Avant le canal
La navigation intérieure dans le Berry (XVe-XVIIIe siècles)
La construction du canal de Berry s’inscrit dans une dynamique de territoire centrée sur la question de la navigation intérieure dès la fin du XVe siècle. L’économie dans le Berry est alors florissante et la province s’affirme comme une puissance sur le plan politique. Sa localisation au centre de la France présente un intérêt stratégique certain : elle pourrait permettre au Berry d’être directement relié à la Loire et à la Seine, les deux grands axes commerciaux du pays. Ainsi, dans le but d’assurer l’efficacité des échanges commerciaux et le développement de l’industrie, de grands projets de navigation intérieure vont se succéder jusqu’à la fin du XVIIIe siècle.
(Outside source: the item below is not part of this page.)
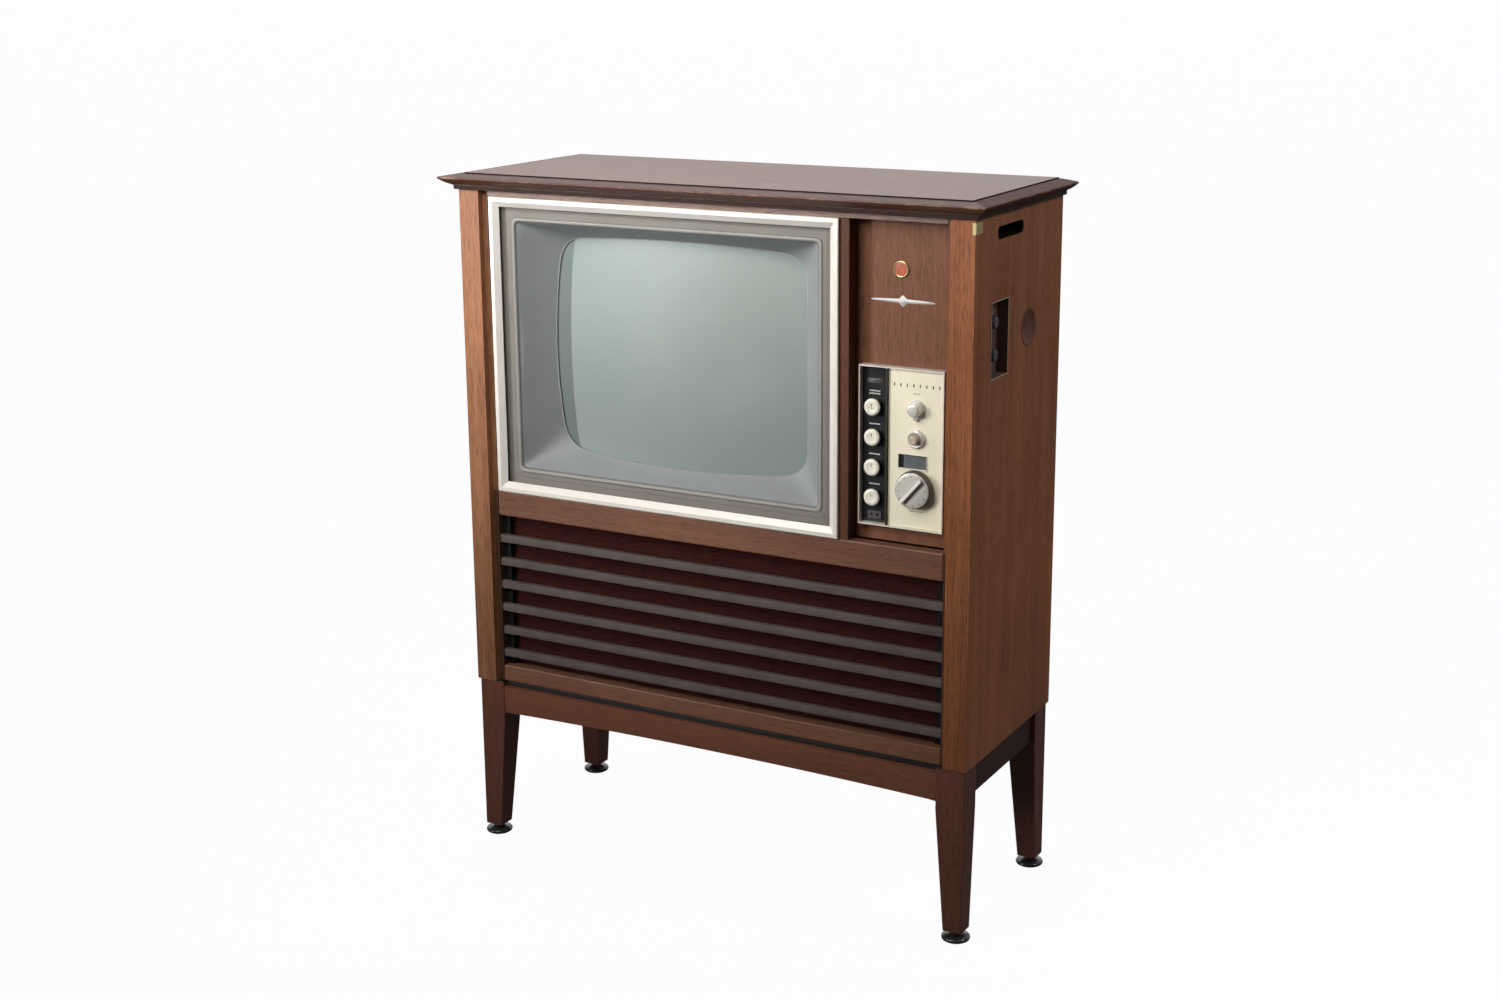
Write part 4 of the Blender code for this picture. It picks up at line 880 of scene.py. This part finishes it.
def make_grille_cloth():
    """The cloth behind the bars, stretched flat, with a slight unevenness between its threads."""
    x, y, z = spans("grille_cloth")
    columns, rows_up = 150, 50
    rows = []
    for j in range(rows_up + 1):
        v = z[0] + (z[1] - z[0]) * j / rows_up
        row = []
        for i in range(columns + 1):
            u = x[0] + (x[1] - x[0]) * i / columns
            wave = 0.12 * math.sin(u / 17.0) * math.cos(v / 11.0)
            row.append((u, middle(y) + wave, v))
        rows.append(row)
    sheet = skinned("grille_cloth_sheet", rows, GRILLE_CLOTH, "grille_cloth", ring=False, caps=False)
    wall = sheet.modifiers.new("thread_thickness", "SOLIDIFY")
    wall.thickness = 0.5 * MM
    wall.offset = 0.0
    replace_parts(sheet, "grille_cloth")


# ---- control panel --------------------------------------------------------------

STRIP_X, STRIP_Y, _ = spans("control_strip")
STRIP_FACE = STRIP_Y[0]
PLATE_FACE = spans("control_plate")[1][0]
KNOBS = (("volume_knob", "volume"), ("contrast_knob", "contrast"), ("brightness_knob", "brightness"),
         ("vertical_hold_knob", "vertical_hold"))


def dress_panel():
    dress(BEZEL_METAL, 0.45, "control_bezel")
    dress(BLACK_PLASTIC, 0.2, "control_strip")
    dress(PLATE_METAL, 0.2, "control_plate")
    dress(SMOKED_PANE, 0, "indicator_window")
    dress(DISC_GREY, 0, "channel_disc")
    dress(STEEL, 0, "tuner")
    dress(STEEL, 0.4, "chassis")
    dress(BLACK_PAINT_AND_SHADE, 0, "power_transformer")
    dress(PAPER, 0, "speaker_left", "speaker_right")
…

Dans ce contexte, les États Généraux de Tours valident en 1484 la proposition d’aménager et d’ouvrir à la navigation l’Yèvre et l’Auron. Dès lors, ces voies d’eau relient le Cher et l’Allier et permettent le transport de marchandises locales et en provenance des territoires voisins. Un projet d’aménagement du Cher entre Tours et Montluçon est également approuvé et, semble-t-il, réalisé au XVIe siècle.
Règlement d’un litige opposant Pierre Daguyneau, marchand voiturier par eau naviguant sur les rivières d’Auron, d’Yèvre et du Cher au maire de Bourges et aux échevins de la ville et commissaires députés pour la navigation. Minute d’André Depardieu, notaire à Bourges, 1565-1566. AD du Cher, E 2225, folio 24.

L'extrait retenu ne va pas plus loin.